Posted Nov 11, 2016 0:44 UTC (Fri) by JanC_ (guest, #34940) [Link] (1 responses)

> Laura Abbott replied that she is working on slab sanitization as a way of
> hardening the kernel; it zeroes memory when it is freed to prevent memory
> leaks.

> Mel replied that he would expect that the performance hit from sanitization
> would be severe in any case; thrashing the memory caches will hurt even if
> nothing else does.

Isn't it possible to zero memory without using the CPU? At least on some architectures? Maybe using DMA or the memory controller or something like that?

A discussion on virtual-memory topics

Posted Nov 11, 2016 19:31 UTC (Fri) by excors (subscriber, #95769) [Link]

That's certainly possibly on some architectures, but I suspect it may not be worthwhile on many of them.

I think DMA is usually not cache-coherent with the CPUs, so you'd have to flush the relevant lines from the CPU cache before zeroing the RAM. That will have some cost even if the cache is empty (I think many architectures require one flush instruction per cache line, you can't pass them an arbitrary range), and if the whole range is dirty in the cache then you'll end up doing twice as many writes to RAM (wasting bandwidth and power). Then if you immediately reallocate and reuse that range, it won't be in the cache and you'll have the extra cost of reading it all back from RAM.
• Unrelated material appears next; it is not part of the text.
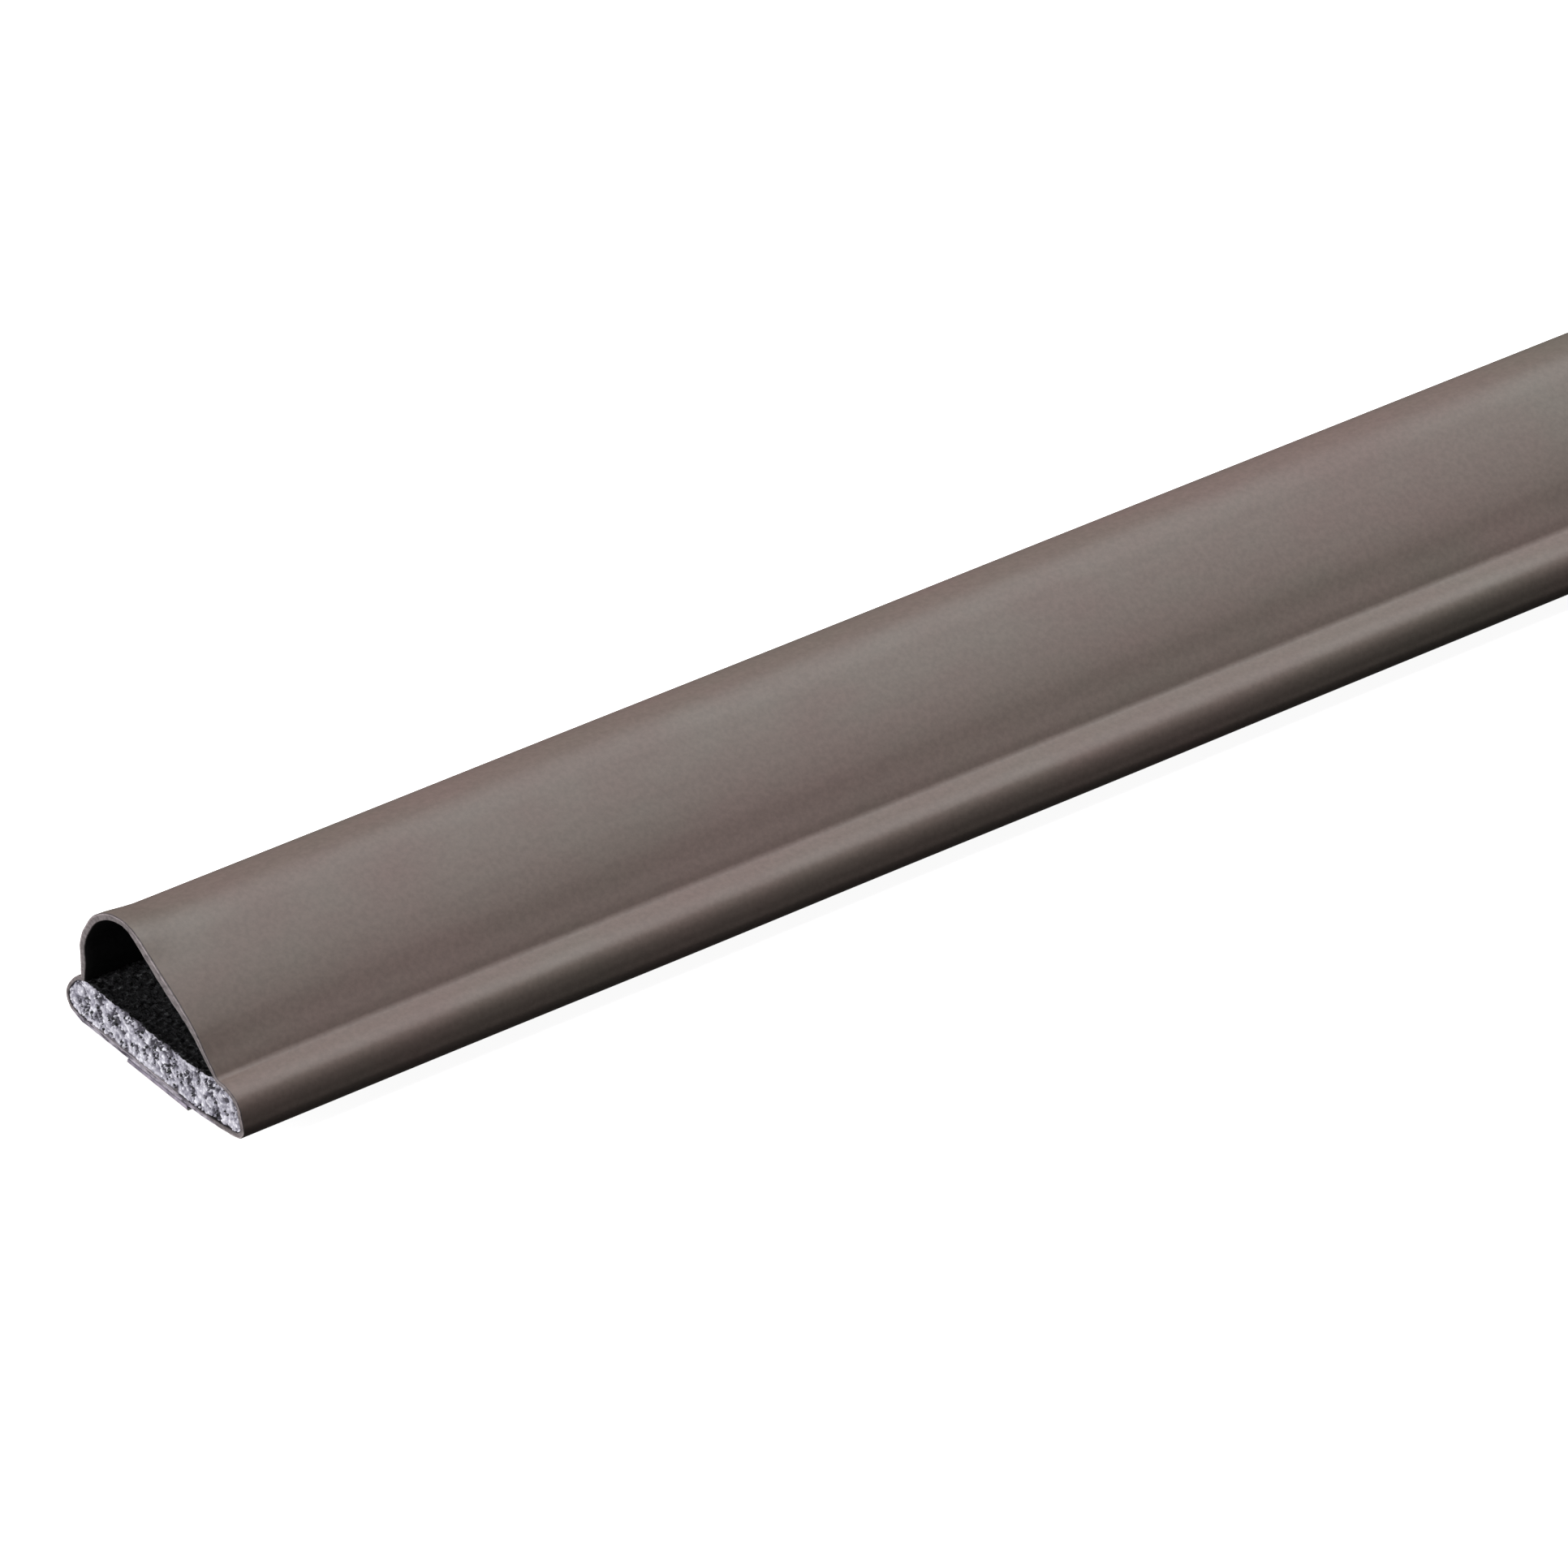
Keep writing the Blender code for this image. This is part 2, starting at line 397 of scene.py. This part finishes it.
def flareCut(verts):
    # the crest stands up and out at the cut; it settles within a few millimetres
    front, back, height = cover["crestArea"]
    for v in verts:
        pull = rising(fromEnd(v.co.x), cover["flareReach"], 0)
        crest = rising(v.co.y, *front) * rising(v.co.y, *back) * rising(v.co.z, *height)
        v.co.y += cover["flareOut"] * cover["flare"] * crest * pull
        v.co.z += cover["flare"] * crest * pull


def pinchFlex(verts):
    # the open end lets the foot of the slope settle onto the foam
    front, back, height = cover["footArea"]
    for v in verts:
        pull = rising(fromEnd(v.co.x), cover["pinchReach"], 0)
        foot = rising(v.co.y, *front) * rising(v.co.y, *back) * rising(v.co.z, *height)
        v.co.z -= cover["pinch"] * foot * pull


def swayAlong(verts):
    # soft vinyl is never quite straight: the bulb rises and falls a little, and the nose swings in and out
    for v in verts:
        spot = Vector([c / length for c, length in zip(v.co, cover["swayLength"])])
        bulb = cover["swayRise"] * rising(v.co.z, *cover["bulbArea"])
        nose = rising(v.co.y, *cover["noseArea"])
        v.co.z += cover["sway"] * bulb * noise.noise(spot)
        v.co.y += cover["sway"] * nose * noise.noise(spot + Vector((0, 7.3, 2.1)))


def markShare(bm, ring, share):
    # how far a ring on the cut face lies across the wall; the cut's material paints its edge highlight and
    # edge shade by it
    across = bm.verts.layers.float["across"]
    for edge in ring:
        for v in edge.verts:
            v[across] = share


def makeCover():
    outer, inside = coverSection()
    cutRings = [(share, nearEnd + sunk, [a.lerp(b, share) for a, b in zip(outer, inside)])
                for share, sunk in cover["cutPath"]]
    outsideX = endStations(cover["outsideSteps"], cover["outsideSpacing"])
    insideX = endStations(cover["insideSteps"], cover["insideSpacing"])
    bm = bmesh.new()
    bm.verts.layers.float.new("across")
    ring = startLoop(bm, outer, cutRings[0][1])
    for share, x, loop in cutRings[1:]:  # over the near cut
        ring = extrudeTo(bm, ring, loop, x, 1)
        markShare(bm, ring, share)
    for x in insideX[1:-1]:  # through the inside
        ring = extrudeTo(bm, ring, inside, x, 2)
    for i, (share, x, loop) in enumerate(reversed(cutRings)):  # over the far cut, the near one mirrored
        ring = extrudeTo(bm, ring, loop, -x, 1 if i else 2)
        markShare(bm, ring, share)
    for x in outsideX[-2::-1]:  # and back along the outside
        ring = extrudeTo(bm, ring, outer, x, 0)
    bmesh.ops.remove_doubles(bm, verts=bm.verts, dist=cover["doubles"])
    flareCut(bm.verts)
    pinchFlex(bm.verts)
    roughenCut(bm)
    swayAlong(bm.verts)
    return bm


def roughenCut(bm):
    # the saw leaves the cut faces a little uneven
    cut = {v for f in bm.faces if f.material_index == 1 for v in f.verts}
    for v in cut:
        inward = 1 if v.co.x < 0 else -1
        rough = noise.noise(Vector((v.co.x, v.co.y * cover["sawGrain"], v.co.z * cover["sawGrain"])))
        v.co.x += inward * cover["saw"] * (0.5 + rough)


coverPiece = makePiece("cover", makeCover(), [vinylOutside(), vinylCut(), vinylInside()])
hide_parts("cover_base", "cover_slope", "cover_crest", "cover_back_wall")
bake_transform(coverPiece, "base", "bulb", start=(0, 0, 0.0068), end=(0, 0, 0.0160))


# Films under and inside the cover.
films = {
    "bond": {"edges": (-4.9, 13.9), "levels": (1.26, 1.37), "wander": 0.5, "radius": 0.04, "spacing": 5},
    "tape": {"edges": (-6.65, 6.05), "levels": (0.11, 0.59), "wander": 0.10, "radius": 0.20, "spacing": 5},
    "liner": {"edges": (-6.80, 6.20), "levels": (0.0, 0.10), "wander": 0.03, "radius": 0.04, "spacing": 8},
    "steps": [0.0, 0.5, 1.5, 4.0],
    "waveLength": 9.0,    # of the edges, which wander a little
}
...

The overhead of sending control messages to the DMA engine and waiting for completion might be significant if you're only processing 4KB pages. Larger DMA transactions should reduce the overhead, but might not be possible if RAM is very fragmented. There's also a risk of contention with other users of the DMA hardware, which might be copying huge chunks of memory that won't finish any time soon.

On some systems a single CPU core is able to saturate the memory bandwidth by itself, so DMA might not complete faster anyway.

And if you want to avoid cache pollution, some CPUs have non-temporal stores that will avoid pulling lines into the cache unnecessarily but will still guarantee cache consistency, which might be a reasonable approach here.